## Short problem
Repeat exactly the lines from the one containing "# ---- check" through the one containing "record = json.load(file)", both lines included, please, without any other lines.

## Material provided
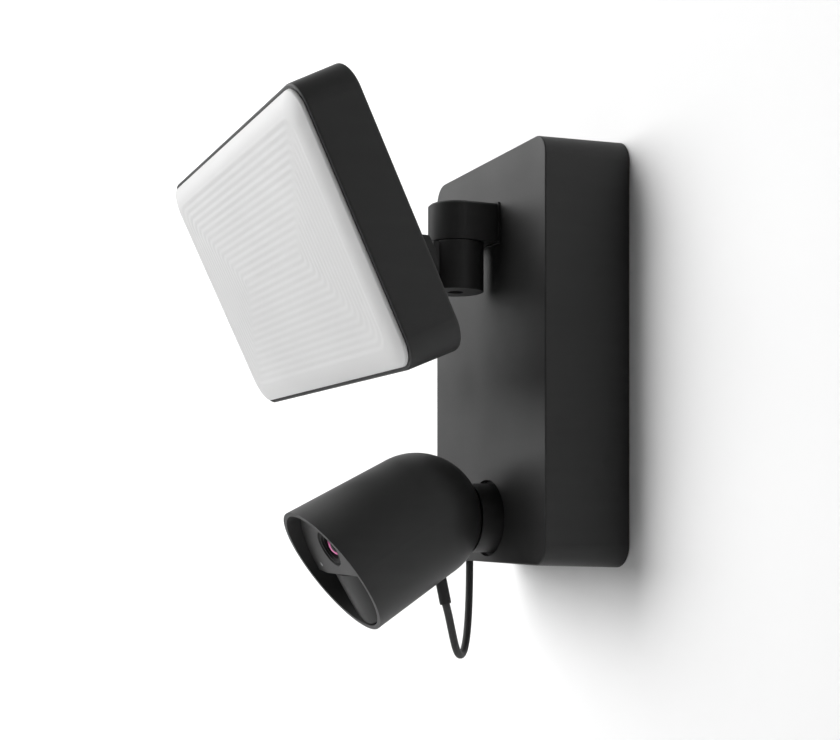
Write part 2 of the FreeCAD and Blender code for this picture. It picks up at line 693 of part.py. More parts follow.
# arm: a beam, level at rest, from the middle of the lamp's back to a fork round the knuckle's lug
PIN_BACK = "((lamp_out-tilt_out)*cos(lamp_tilt)+(tilt_up-lamp_up)*sin(lamp_tilt))"
PIN_DROP = "((lamp_out-tilt_out)*sin(lamp_tilt)-(tilt_up-lamp_up)*cos(lamp_tilt))"
REAR = f"-({PIN_BACK}+arm_tail)"
REAR_TOP = f"arm_top-({PIN_BACK}+arm_tail-lamp_depth)*tan(lamp_tilt)"
HEEL = f"-{PIN_DROP}-hub_radius*cos(lamp_tilt)-(arm_tail+hub_radius*sin(lamp_tilt))*tan(lamp_tilt)"
beam = new_body("beam_form")
side_view = sketch_on(beam, "YZ_Plane", "beam_side")
polygon(side_view, (("arm_top", "-lamp_depth"), (REAR_TOP, REAR), (HEEL, REAR),
                    ("arm_bottom", "-lamp_depth")))
beam_pad = feature(beam, "Pad", "beam_pad", side_view, Length="2*arm_half", Midplane=True)
shoulder = round_edges(beam, beam_pad, "beam_shoulder", "arm_edge",
                       edges_across(number(side_view, REAR_TOP)))
round_edges(beam, shoulder, "beam_heel", "hub_radius", edges_across(number(side_view, HEEL)))
bind(beam, Placement=LAMP)
flange_form = block("flange_form", "flange_width", "flange_height", "flange_thick",
                    z="-lamp_depth-flange_thick")
flange_holes = [rod(f"flange_hole_{index}", "2", "flange_thick+2", f"{across}(flange_width/2-6)",
                    f"{upright}(flange_height/2-6)", "-lamp_depth-flange_thick-1")
                for index, (across, upright) in enumerate((("-", "-"), ("", "-"), ("", ""), ("-", "")))]
flange = cut("flange_cut", flange_form, *flange_holes)
bind(flange, Placement=LAMP)
fork_gap = block("fork_gap", "2*fork_half", "40", "50", "0", "-tilt_out-hub_radius+20", "tilt_up-25")
pin_hole = pin_rod("pin_hole", "pin_radius+0.02", "-arm_half-1", "arm_half+13")
keep(cut("lamp_arm_cut", union("lamp_arm_sum", beam, flange), fork_gap, pin_hole), "lamp_arm")
keep(pin_rod("tilt_pin_form", "pin_radius", "-arm_half+0.8", "arm_half+11"), "tilt_pin")
for side, start in (("left", "-fork_half+0.02"), ("right", "lug_half+0.05")):
    keep(cut(f"tilt_washer_{side}_cut",
             pin_rod(f"tilt_washer_{side}_outer", "lug_radius-1", start, "0.5"),
             pin_rod(f"tilt_washer_{side}_inner", "pin_radius+0.1", f"{start}-0.5", "2")),
         f"tilt_washer_{side}")
corner_signs = (("-", "-"), ("", "-"), ("", ""), ("-", ""))
for index, (across, upright) in enumerate(corner_signs, start=1):
    keep(screw(f"flange_screw_{index}_form", "1.9", "flange_thick+lamp_back-0.6", "3.4", "2.2",
               f"{across}(flange_width/2-6)", f"{upright}(flange_height/2-6)",
               "-lamp_depth-flange_thick-2.2"), f"lamp_arm_screw_{index}", LAMP)

# ---- camera's neck -----------------------------------------------------------------------

socket_flat = block("socket_flat", "2*socket_radius", "10", "20", y="socket_low-5", z="socket_back-5")
keep(cut("socket_cut", ring("socket_form", "socket_radius", "neck_radius+neck_play",
                            "box_depth-shell_wall-socket_back", z="socket_back"), socket_flat),
     "neck_socket", NECK)
collar = union("collar_sum",
               rod("collar_front", "neck_radius", "neck_front-socket_back+neck_play",
                   z="socket_back-neck_play"),
               rod("collar_tail", "neck_radius-2.4", "8", z="socket_back-7"))
keep(cut("collar_cut", collar, ball("collar_cup", "ball_radius+0.5", z="ball_out"),
         rod("collar_pad_seat", "pad_radius+0.05", "12", z="pad_back"),
         rod("collar_magnet_seat", "magnet_radius+0.05", "5", z="pad_back-4")), "neck_collar", NECK)
keep(cut("pad_cut", rod("pad_form", "pad_radius", "10", z="pad_back"),
         ball("pad_cup", "ball_radius+ball_play", z="ball_out")), "cup_pad", NECK)
keep(rod("magnet_form", "magnet_radius", "4", z="pad_back-4"), "neck_magnet", NECK)
keep(ring("retainer_form", "21.7", "neck_radius-2.38", "4", z="socket_back-4.1"), "neck_retainer", NECK)

# ---- bullet camera -----------------------------------------------------------------------

TAPER = "(nose_radius-ball_radius)/nose_ahead"
LONG = "nose_ahead+8"
outer = union("case_outer", rear_half_ball("case_ball", "ball_radius"),
              cone("case_cone", "ball_radius", f"ball_radius+{TAPER}*({LONG})", LONG))
inner = union("case_inner", rear_half_ball("case_ball_inside", "ball_radius-case_wall"),
              cone("case_cone_inside", "ball_radius-case_wall",
                   f"ball_radius-case_wall+{TAPER}*({LONG}+2)", f"{LONG}+2"))
trim = doc.addObject("Part::Box", "case_trim")
bind(trim, Length="120", Width="120", Height="40",
     Placement=f"{spot(z='nose_ahead', turn='nose_lean')}*{spot('-60', '-60')}")
plug_hole = rod("case_plug_hole", "plug_radius+0.3", "12", z="-6")
case = cut("case_cut", outer, inner, trim)
bind(case, Placement=CAMERA)
bind(plug_hole, Placement=f"{PLUG}*{spot(z='-6')}")
keep(cut("case_final", case, plug_hole), "camera_shell")

INNER_AT_FASCIA = f"ball_radius-case_wall+{TAPER}*fascia_ahead"
FASCIA_RADIUS = f"{INNER_AT_FASCIA}-fascia_gap"


def split_prism(name, middle, side, far, low, length):
    """A prism on one side of a nearly level line that dips towards the middle."""
    body = new_body(name)
    outline = sketch_on(body, "XY_Plane", name + "_outline", low)
    polygon(outline, (("-60", side), ("-24", middle), ("24", middle), ("60", side), ("60", far),
                      ("-60", far)))
    feature(body, "Pad", name + "_pad", outline, Length=length)
    return body


fascia_disc = rod("fascia_disc", FASCIA_RADIUS, "fascia_thick", z="fascia_ahead-fascia_thick")
above_line = split_prism("above_line", "-divider_drop", "-divider_side+4", "60", "fascia_ahead-10", "20")
lens_recess = cone("lens_recess", "lens_radius+0.2", "lens_radius+1.2", "fascia_thick+0.02", y="lens_up",
                   z="fascia_ahead-fascia_thick-0.01")
light_hole = rod("status_hole", "1.35", "6", "status_x", "status_y", "fascia_ahead-5")
keep(cut("fascia_cut", common("fascia_common", fascia_disc, above_line), lens_recess, light_hole),
     "fascia", CAMERA)
keep(rod("status_form", "1.3", "2.7", "status_x", "status_y", "fascia_ahead-2.8"), "status_light", CAMERA)

pir_disc = rod("pir_disc", FASCIA_RADIUS, "12", z="fascia_ahead-11")
below_line = split_prism("below_line", "-divider_drop-0.5", "-divider_side+3.5", "-60",
                         "fascia_ahead-12", "20")
pir_middle = "fascia_ahead+0.2-pir_radius"
pir_outer = rod("pir_outer", "pir_radius", "120", "0", "60", pir_middle, "90")
pir_inner = rod("pir_inner", "pir_radius-1.4", "120", "0", "60", pir_middle, "90")
keep(cut("pir_cut", common("pir_common", pir_disc, below_line, pir_outer), pir_inner), "pir_lens", CAMERA)

lens_tube = rod("lens_tube", "lens_radius", "13", y="lens_up", z="fascia_ahead-13.6")
outer_well = cone("lens_outer_well", "lens_radius-1.9", "lens_radius-1.2", "1.02", y="lens_up",
                  z="fascia_ahead-1.6")
inner_well = cone("lens_inner_well", "glass_radius", "glass_radius+0.7", "2.6", y="lens_up",
                  z="fascia_ahead-4.19")
keep(cut("lens_barrel_cut", lens_tube, outer_well, inner_well), "lens_barrel", CAMERA)
lens_ball = ball("lens_ball", "11", y="lens_up", z="fascia_ahead-1-11")
lens_core = rod("lens_core", "glass_radius-0.05", "4", y="lens_up", z="fascia_ahead-4.19")
keep(common("lens_common", lens_ball, lens_core), "lens_glass", CAMERA)
keep(block("sensor_form", "30", "26", "1.2", y="lens_up", z="fascia_ahead-14.9"), "sensor_board", CAMERA)
keep(rounded_rod("pir_can_form", "4.6", "0", "5", "0.5"), "pir_sensor",
     f"{CAMERA}*{spot(y='-18', z='fascia_ahead-18')}")
keep(rod("chassis_form", "31", "2", z="26"), "inner_chassis", CAMERA)
keep(block("main_board_form", "46", "40", "1.6", y="3", z="22"), "main_board", CAMERA)
keep(rounded_rod("speaker_form", "13", "0", "9", "1"), "speaker", f"{CAMERA}*{spot(y='4', z='8')}")
dome = cut("dome_shell", rear_half_ball("dome_outer", "ball_radius-case_wall-0.05"),
           rear_half_ball("dome_inner", "ball_radius-case_wall-1.6"))
keep(common("dome_common", dome, rod("dome_limit", "19", "40", z="-38")), "steel_pole_plate", CAMERA)

keep(block("socket_block", "9", "5", "9", z="-14"), "cable_socket", PLUG)
keep(rounded_rod("plug_form", "plug_radius", "-4.9", "plug_length", "0.5"), "cable_plug", PLUG)

# ---- cable: a hanging loop in two halves, and its grommet in the box's underside ----------


def loop_arc(name, start, sweep):
    """A stretch of the cable's bend, from a starting angle."""
    item = doc.addObject("Part::Torus", name)
    item.Angle3 = sweep
    bind(item, Radius1="loop_radius", Radius2="cable_radius", Placement=spot(turn=start, about="0;0;1"))
    return item


def loop_rod(name, radius, low, high):
    """A cylinder on the cable's upright run, between two heights of the loop's frame."""
    return rod(name, radius, f"({high})-({low})", "-loop_radius", high, "0", "90")


slant = rod("camera_slant", "cable_radius", "loop_run", "loop_radius*cos(45)", "-loop_radius*sin(45)", "0",
            "-90", "1;-1;0")
keep(union("camera_half", loop_arc("camera_arc", "-90", 45), slant), "cable_camera_half", LOOP)
keep(union("wall_half", loop_arc("wall_arc", "-180", 90),
           loop_rod("wall_leg", "cable_radius", "0", "cable_exit+8")), "cable_wall_half", LOOP)
grommet_bar = loop_rod("grommet_bar", "grommet_radius-0.05", "cable_exit", "cable_exit+4.6")
grommet_brim = loop_rod("grommet_brim", "grommet_radius+1.5", "cable_exit+3.1", "cable_exit+4.6")
grommet_hole = loop_rod("grommet_hole", "cable_radius+0.1", "cable_exit-2", "cable_exit+8")
keep(cut("grommet_cut", union("grommet_sum", grommet_bar, grommet_brim), grommet_hole),
     "cable_grommet", LOOP)

# ---- check and export --------------------------------------------------------------------

doc.recompute()
faults = []
for item in doc.Objects:
    if "Invalid" in item.State or "Error" in item.State:
        faults.append(f"{item.Label}: {item.State}")
for item in PIECES:
    if item.Shape.isNull() or not item.Shape.isValid():
        faults.append(f"{item.Label}: no valid shape")
if faults:
    raise RuntimeError("; ".join(faults))

os.makedirs("parts", exist_ok=True)
for item in PIECES:
    item.Shape.exportStep(f"parts/{item.Label}.step")
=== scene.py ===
import json
import math

import bpy
import bmesh
from mathutils import Matrix, Vector


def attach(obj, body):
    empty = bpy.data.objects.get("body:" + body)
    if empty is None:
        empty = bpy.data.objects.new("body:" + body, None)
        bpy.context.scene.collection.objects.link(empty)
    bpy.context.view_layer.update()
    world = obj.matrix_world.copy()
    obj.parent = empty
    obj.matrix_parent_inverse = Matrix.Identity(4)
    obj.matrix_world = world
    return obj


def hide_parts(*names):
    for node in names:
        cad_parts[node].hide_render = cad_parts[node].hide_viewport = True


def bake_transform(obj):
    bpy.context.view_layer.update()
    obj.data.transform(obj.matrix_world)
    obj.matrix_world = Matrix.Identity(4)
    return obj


# A floodlight security camera on a white wall. Everything is in metres in the CAD model's frame:
# origin at the centre of the wall box's rear face, +Z up, front towards -Y.

MM = 0.001
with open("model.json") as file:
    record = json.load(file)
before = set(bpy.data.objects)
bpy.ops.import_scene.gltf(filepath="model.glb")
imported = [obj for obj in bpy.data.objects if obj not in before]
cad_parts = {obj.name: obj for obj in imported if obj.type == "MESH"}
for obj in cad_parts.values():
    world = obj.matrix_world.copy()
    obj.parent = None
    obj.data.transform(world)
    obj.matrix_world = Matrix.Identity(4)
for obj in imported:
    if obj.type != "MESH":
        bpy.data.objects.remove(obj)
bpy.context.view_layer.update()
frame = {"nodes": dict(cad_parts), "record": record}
nodes = frame["nodes"]

# ---- places taken from the object's design -------------------------------------------------

LAMP_ORIGIN = Vector((0, -171.9, 44.35)) * MM
LAMP_TURN = math.radians(90 + 25.2)
LAMP_SIZE = (229.5 * MM, 139.1 * MM)
RIM = 2.2 * MM
LAMP_CORNER = 14.2 * MM
CAMERA_ORIGIN = Vector((0, -93.1, -87.75)) * MM
CAMERA_TURN = math.radians(90 + 30.2)
CABLE_RADIUS = 2.2 * MM


def placed(origin, turn):
    """The matrix of a piece's own frame: a position and a turn about X."""
    return Matrix.Translation(origin) @ Matrix.Rotation(turn, 4, "X")


LAMP = placed(LAMP_ORIGIN, LAMP_TURN)
CAMERA = placed(CAMERA_ORIGIN, CAMERA_TURN)
LENS_CENTRE = CAMERA @ (Vector((0, 11.4, 50.5)) * MM)

# ---- materials -----------------------------------------------------------------------------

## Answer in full
# ---- check and export --------------------------------------------------------------------

doc.recompute()
faults = []
for item in doc.Objects:
    if "Invalid" in item.State or "Error" in item.State:
        faults.append(f"{item.Label}: {item.State}")
for item in PIECES:
    if item.Shape.isNull() or not item.Shape.isValid():
        faults.append(f"{item.Label}: no valid shape")
if faults:
    raise RuntimeError("; ".join(faults))

os.makedirs("parts", exist_ok=True)
for item in PIECES:
    item.Shape.exportStep(f"parts/{item.Label}.step")
=== scene.py ===
import json
import math

import bpy
import bmesh
from mathutils import Matrix, Vector


def attach(obj, body):
    empty = bpy.data.objects.get("body:" + body)
    if empty is None:
        empty = bpy.data.objects.new("body:" + body, None)
        bpy.context.scene.collection.objects.link(empty)
    bpy.context.view_layer.update()
    world = obj.matrix_world.copy()
    obj.parent = empty
    obj.matrix_parent_inverse = Matrix.Identity(4)
    obj.matrix_world = world
    return obj


def hide_parts(*names):
    for node in names:
        cad_parts[node].hide_render = cad_parts[node].hide_viewport = True


def bake_transform(obj):
    bpy.context.view_layer.update()
    obj.data.transform(obj.matrix_world)
    obj.matrix_world = Matrix.Identity(4)
    return obj


# A floodlight security camera on a white wall. Everything is in metres in the CAD model's frame:
# origin at the centre of the wall box's rear face, +Z up, front towards -Y.

MM = 0.001
with open("model.json") as file:
    record = json.load(file)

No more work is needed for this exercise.